Best practices when using the calculator
- Use a taxable income number derived from current tax workpapers whenever possible.
- Separate federal credits from deductions to avoid double counting.
- Track estimated payments carefully, including dates and amounts.
- Recalculate after major year-end adjustments or tax law changes.
- Compare results against prior year returns and current provision estimates.
- Consult a qualified CPA or tax attorney for final filing positions.
Authoritative Resources for Federal Corporate Tax Research
For official and academic guidance, review primary-source and high-quality reference materials. The Internal Revenue Service provides forms, instructions, publications, and current updates relevant to corporate taxpayers. The Congressional Research Service and university-based tax centers can also help users understand the policy background behind federal corporate taxation.

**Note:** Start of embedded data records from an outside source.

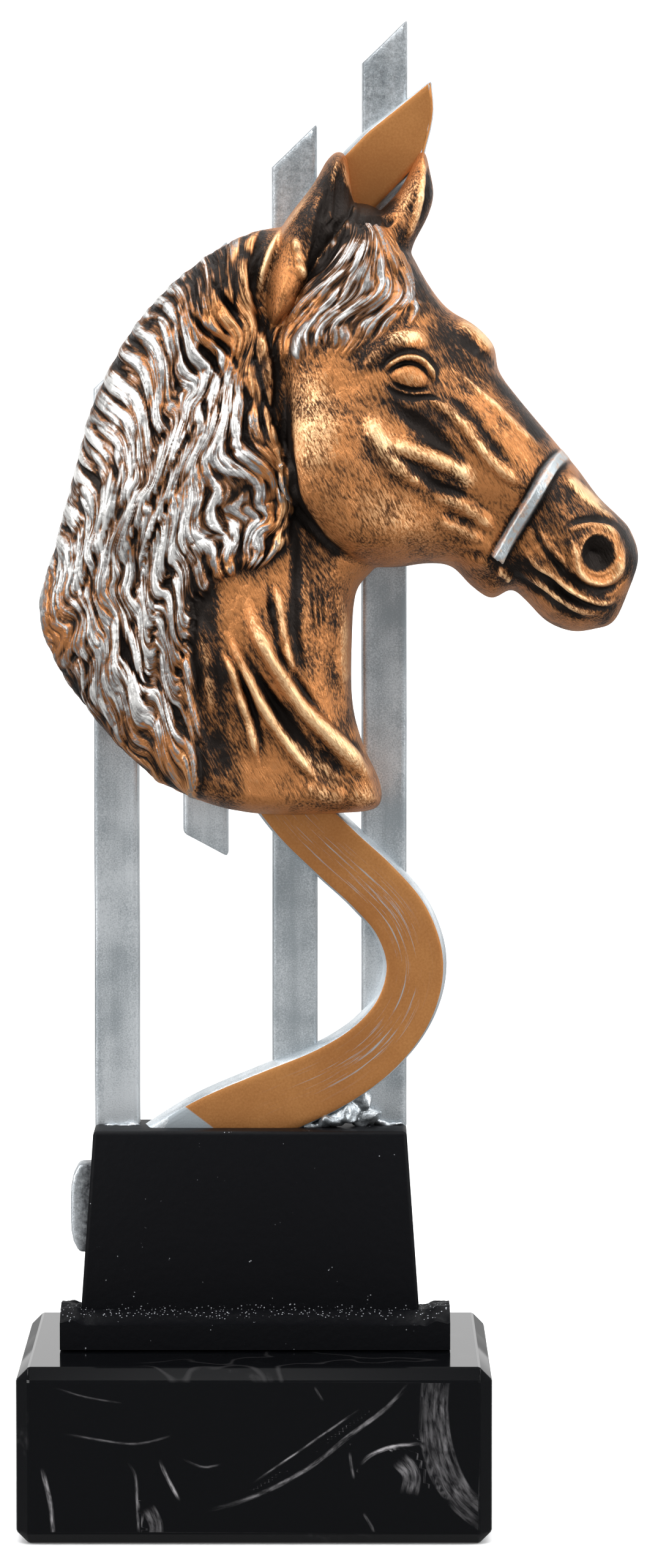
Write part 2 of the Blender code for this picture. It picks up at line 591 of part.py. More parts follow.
def flange():
    """The low part of the foot. Its top slopes up to the block and its ends are lumpy, as cast."""
    low = BASE_HEIGHT + GLUE_GAP
    bm = bmesh.new()
    bmesh.ops.create_grid(bm, x_segments=FLANGE_COLUMNS, y_segments=FLANGE_ROWS, size=0.5)
    for vert in bm.verts:
        x, y = vert.co.x * FLANGE_WIDTH, vert.co.y * FLANGE_DEPTH
        shelf = (FLANGE_DEPTH - FOOT_DEPTH) / 2
        inward = float(smoothstep(FLANGE_DEPTH / 2 - abs(y), 0, shelf))
        end = float(smoothstep(abs(x), FLANGE_WIDTH / 2 - 2 * FLANGE_LUMP, FLANGE_WIDTH / 2 - FLANGE_LUMP))
        rough = 0.5 + 0.5 * noise.noise(Vector((x, y, 0)) * 420)
        rise = FLANGE_SLOPE * inward + FLANGE_LUMP * end * rough * (y > -FOOT_DEPTH / 2)
        vert.co = (x, y, low + FLANGE_HEIGHT + rise)
    top = bm.verts[:]
    bmesh.ops.solidify(bm, geom=bm.faces[:], thickness=FLANGE_HEIGHT)
    for vert in set(bm.verts) - set(top):
        vert.co.z = low
    under = [f for f in bm.faces if all(v.co.z < low + 1e-7 for v in f.verts)]
    bmesh.ops.dissolve_faces(bm, faces=under)
    return object_of("flange", bm)


def block():
    """The tapered part of the foot."""
    bm = box(FOOT_BOTTOM_WIDTH, FOOT_DEPTH, FOOT_TOP - FOOT_HEIGHT - CAST_OVERLAP, FOOT_TOP)
    crown = [v for v in bm.verts if v.co.z > FOOT_TOP - 1e-6]
    bmesh.ops.scale(bm, vec=(FOOT_TOP_WIDTH / FOOT_BOTTOM_WIDTH, 1, 1), verts=crown)
    bevel_edges(bm, bm.edges[:], FOOT_EDGE)
    return object_of("block", bm)


def resin_casting():
    """Foot, bars, ribbon and head joined into the one solid that they are cast as."""
    casting = object_of("resin_casting", horse_head())
    parts = [flange(), block(), *bars(), ribbon()]
    for piece in parts:
        join = casting.modifiers.new("join_" + piece.name, "BOOLEAN")
        join.operation = "UNION"
        join.solver = "EXACT"
        join.object = piece
    mesh = finished_mesh(casting)
    for piece in parts:
        bpy.data.objects.remove(piece, do_unlink=True)
    made = object_of("resin_casting", mesh)
    mesh.materials.clear()
    mesh.materials.append(material("painted resin", (0.55, 0.30, 0.13), 0.38, 0.85))
    mesh.shade_smooth()
    mesh.set_sharp_from_angle(angle=math.radians(35))
    return made


def marble_base():
    bm = box(BASE_WIDTH, BASE_DEPTH, 0, BASE_HEIGHT)
    bevel_edges(bm, bm.edges[:], BASE_CHAMFER)
    made = object_of("marble_base", bm)
    made.data.materials.append(material("black marble", (0.012, 0.012, 0.014), 0.12, 0.0))
    return made


clear_scene()
marble_base()
resin_casting()
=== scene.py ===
# %% [markdown]
# # A horse head award in cast resin
# The real thing is two pieces: a polished black marble block, and one resin casting glued on top of it.
# The casting is painted four ways: antique bronze on the horse, copper on the ribbon, silver on the bars
# and the mane, and satin black on the foot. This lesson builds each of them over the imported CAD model.

# %% Load the frame
import math
import time

import bmesh
import bpy
import numpy as np
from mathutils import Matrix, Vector, noise


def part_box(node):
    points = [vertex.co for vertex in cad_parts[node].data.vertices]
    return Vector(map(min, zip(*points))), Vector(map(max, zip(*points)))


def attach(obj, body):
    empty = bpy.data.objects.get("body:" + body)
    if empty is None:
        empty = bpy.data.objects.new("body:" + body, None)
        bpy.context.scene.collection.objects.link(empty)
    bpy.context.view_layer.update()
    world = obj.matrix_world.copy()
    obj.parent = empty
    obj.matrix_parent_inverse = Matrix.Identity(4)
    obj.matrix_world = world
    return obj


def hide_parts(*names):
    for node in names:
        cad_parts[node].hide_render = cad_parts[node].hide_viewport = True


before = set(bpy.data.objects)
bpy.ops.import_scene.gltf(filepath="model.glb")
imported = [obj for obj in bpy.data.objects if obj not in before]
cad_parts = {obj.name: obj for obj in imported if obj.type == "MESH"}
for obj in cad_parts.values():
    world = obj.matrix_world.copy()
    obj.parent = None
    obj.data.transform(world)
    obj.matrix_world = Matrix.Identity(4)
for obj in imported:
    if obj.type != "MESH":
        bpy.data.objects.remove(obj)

STARTED = time.time()
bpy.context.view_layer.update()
marble_low, marble_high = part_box("marble_base")
casting_low, casting_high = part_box("resin_casting")
print("frame", [round(v, 4) for v in (*marble_high, *casting_high)])

# %% [markdown]
# ## Camera and room
# The photograph looks at the trophy from a metre away and a little above, through a long lens. The object
# stands on white, so the floor sweeps up into a wall behind it with no edge to see. Large soft lights stand
# on both sides and above, which gives metal paint broad highlights, and dark gaps between them. One more, low
# and far behind, is seen in reflections only: it lays the pale sheen on the top of the polished stone.

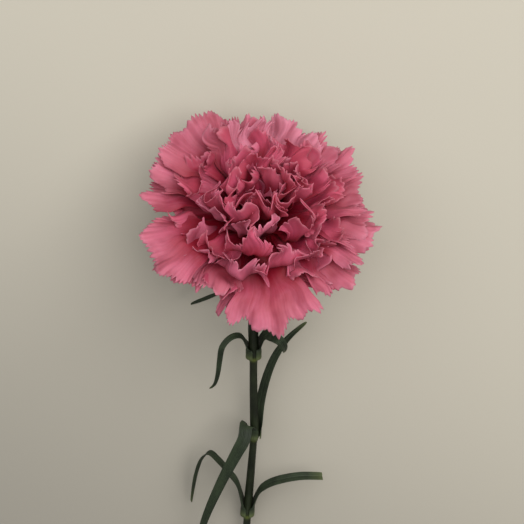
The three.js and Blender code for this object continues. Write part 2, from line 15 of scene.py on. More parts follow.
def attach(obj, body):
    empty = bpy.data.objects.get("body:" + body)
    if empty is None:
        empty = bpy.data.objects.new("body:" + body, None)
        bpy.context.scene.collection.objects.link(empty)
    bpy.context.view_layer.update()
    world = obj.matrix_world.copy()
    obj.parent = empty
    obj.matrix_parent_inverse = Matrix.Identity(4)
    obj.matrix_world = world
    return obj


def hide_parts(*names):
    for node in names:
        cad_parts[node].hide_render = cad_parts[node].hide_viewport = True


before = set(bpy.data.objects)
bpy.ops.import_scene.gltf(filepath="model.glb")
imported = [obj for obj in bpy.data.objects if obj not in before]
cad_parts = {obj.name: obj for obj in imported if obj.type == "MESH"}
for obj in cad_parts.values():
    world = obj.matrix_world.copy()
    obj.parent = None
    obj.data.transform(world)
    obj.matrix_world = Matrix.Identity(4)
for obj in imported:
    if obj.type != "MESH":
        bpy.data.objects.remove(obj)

log = logging.getLogger("carnation")

MM = 0.001
BODY = "root"
FOOTPRINT = np.array([-6.0, -84.3, 0.0])
MOUTH = np.array([0.0, 0.0, 34.0])
TILT = math.radians(30)
AXIS = np.array([0.0, math.cos(TILT), math.sin(TILT)])
RIGHT = np.array([1.0, 0.0, 0.0])
DOWN = np.array([0.0, math.sin(TILT), -math.cos(TILT)])
CALYX_LENGTH = 27.0
CALYX_RADIUS = 6.8
Grid = np.ndarray
Colour = tuple[float, float, float]


def draws(seed: int) -> Callable[[], float]:
    """Seeded draws between 0 and 1, the same on every run.

    Args:
        seed: Any whole number.

    Returns:
        A function that gives the next draw.
    """
    state = seed & 0xFFFFFFFF

    def following() -> float:
        """The next draw."""
        nonlocal state
        state = (state + 0x6D2B79F5) & 0xFFFFFFFF
        t = ((state ^ (state >> 15)) * (1 | state)) & 0xFFFFFFFF
        t = ((t + (((t ^ (t >> 7)) * (61 | t)) & 0xFFFFFFFF)) & 0xFFFFFFFF) ^ t
        t &= 0xFFFFFFFF
        return ((t ^ (t >> 14)) & 0xFFFFFFFF) / 4294967296

    return following


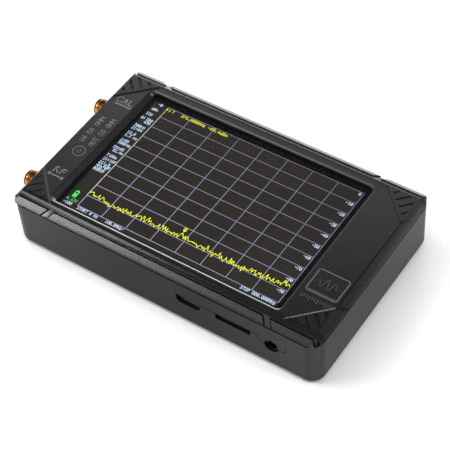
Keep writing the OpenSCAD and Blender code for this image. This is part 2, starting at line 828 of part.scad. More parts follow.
// Slider drawn where the power is on, at the coaxial ports' end of its travel
module power_switch_knob() {
    x = power_x - knob_travel / 2;
    color([0.08, 0.08, 0.08]) {
        block([x - 2, half_w - 5.8, switch_z - 0.95], [x + 2, half_w - 3.4, switch_z + 0.95]);
        block([x - 1, half_w - 3.4 - eps, switch_z - 0.7], [x + 1, half_w + 0.2, switch_z + 0.7]);
        for (i = [-1 : 1]) block([x + i * 0.7 - 0.2, half_w + 0.2 - eps, switch_z - 0.7],
            [x + i * 0.7 + 0.2, half_w + 0.45, switch_z + 0.7]);
    }
}

module jog_switch_body() {
    color([0.1, 0.1, 0.1]) difference() {
        block([jog_x - 5, half_w - 8, board_z - 3.6], [jog_x + 5, half_w - 2.6, board_z]);
        block([jog_x - 3.6, half_w - 7, switch_z - 1.2], [jog_x + 3.6, half_w, switch_z + 1.25]);
    }
}

// Carrier that is pressed in, with the pin that the lever turns on
module jog_slider() {
    color([0.85, 0.85, 0.8]) {
        block([jog_x - 2.6, lever_y - 1.5, switch_z - 1.1],
            [jog_x + 2.6, lever_y + 1.2, switch_z - 0.6]);
        block([jog_x - 2.6, lever_y - 1.5, switch_z - 0.6 - eps],
            [jog_x + 2.6, lever_y - 1.1, switch_z + 0.9]);
        translate([jog_x, lever_y, switch_z - 0.6 - eps]) cylinder(r = 0.5, h = 1.6);
    }
}

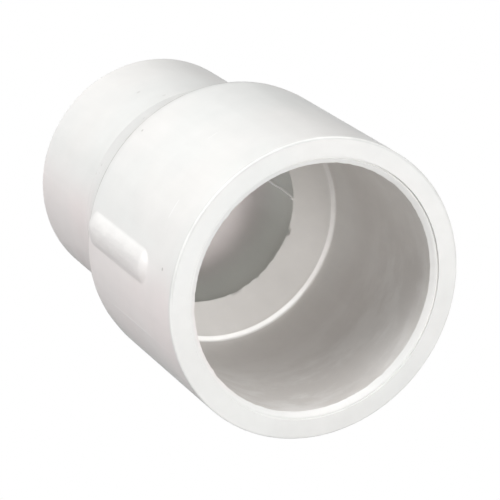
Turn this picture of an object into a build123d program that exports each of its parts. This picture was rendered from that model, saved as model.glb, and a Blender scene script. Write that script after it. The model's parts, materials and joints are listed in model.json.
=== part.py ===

- IRS Corporate Tax Information
- IRS Form 1120: U.S. Corporation Income Tax Return
- Congressional Research Service Reports
- Cornell Law School Legal Information Institute: Internal Revenue Code
Final Takeaway
A federal corporate tax rate calculator is one of the simplest and most useful planning tools available to a C corporation. Because the federal rate is generally 21%, the central planning challenge is not the rate schedule itself but the accuracy of taxable income, credit utilization, and payment tracking. When used correctly, a calculator like this helps corporations estimate tax expense, forecast cash obligations, test multiple profit scenarios, and make better financial decisions throughout the year.
If you want the most reliable result, start with a well-supported estimate of federal taxable income, then enter usable credits and estimated payments with care. The resulting calculation can become a practical benchmark for strategic planning, budgeting, and year-end readiness.